Nous célébrons en ce moment les 150 ans de la Commune de Paris, cette période insurrectionnelle de 71 jours (du 18 mars au 28 mai 1871) qui permit une expérience politique nouvelle : le prolétariat, après avoir chassé la bourgeoisie, s’organisa de façon autonome, auto-gérée entre les murs de Paris, expérience qui s’acheva avec la Semaine Sanglante (du 21 au 28 mai 1871), bain de sang provoqué par le gouvernement français, alors établi à Versailles et mené par Adolphe Thiers, pour récupérer Paris.

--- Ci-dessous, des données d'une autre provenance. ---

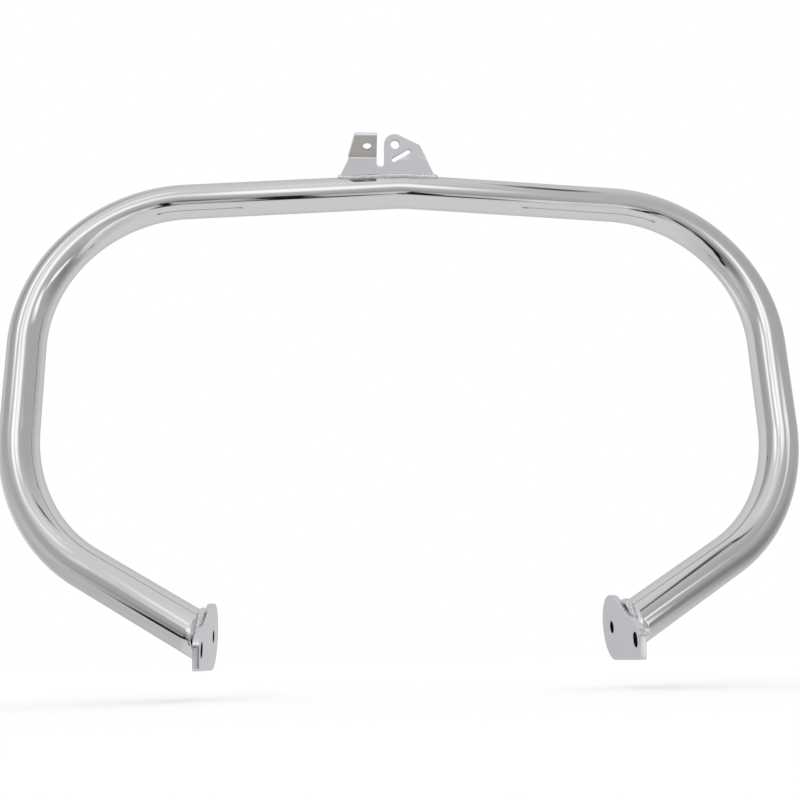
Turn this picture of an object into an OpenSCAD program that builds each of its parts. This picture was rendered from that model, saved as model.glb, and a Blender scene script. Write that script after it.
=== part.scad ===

A cette occasion, Cultures Sauvages vous propose une sélection de chansons, livres et films à écouter, lire et voir pour mieux comprendre et célébrer cet événement important dans l’histoire révolutionnaire.
MUSIQUE
Pour commencer, voici une playlist de chansons composées pendant la Commune ou qui évoquent cet événement a posteriori. A noter que la playlist s’ouvre avec « le Temps des cerises » : chanson culte de la gauche, dont les paroles ont été écrites par le communard Jean-Baptiste Clément en 1866 (un couplet a été ajouté après la Commune en hommage à une ambulancière rencontrée lors de la Semaine Sanglante), et la musique a été composée par Antoine Renard en 1868. Bien que composée avant les événements, cette chanson demeure très associée à cette période insurrectionnelle. A noter également que la playlist se termine avec ce qui est devenu un véritable hymne communiste : « l’Internationale », dont les paroles ont été écrites par Eugène Pottier pendant la Commune.
Bonne écoute !
FILMS
Arte a mis récemment en ligne Les Damnés de la Commune, un documentaire passionnant retraçant les événements de la Commune à travers des gravures animées. Un format vraiment intéressant qui permet de bien connaître et comprendre cet épisode important de l’histoire révolutionnaire. A voir ici, gratuitement !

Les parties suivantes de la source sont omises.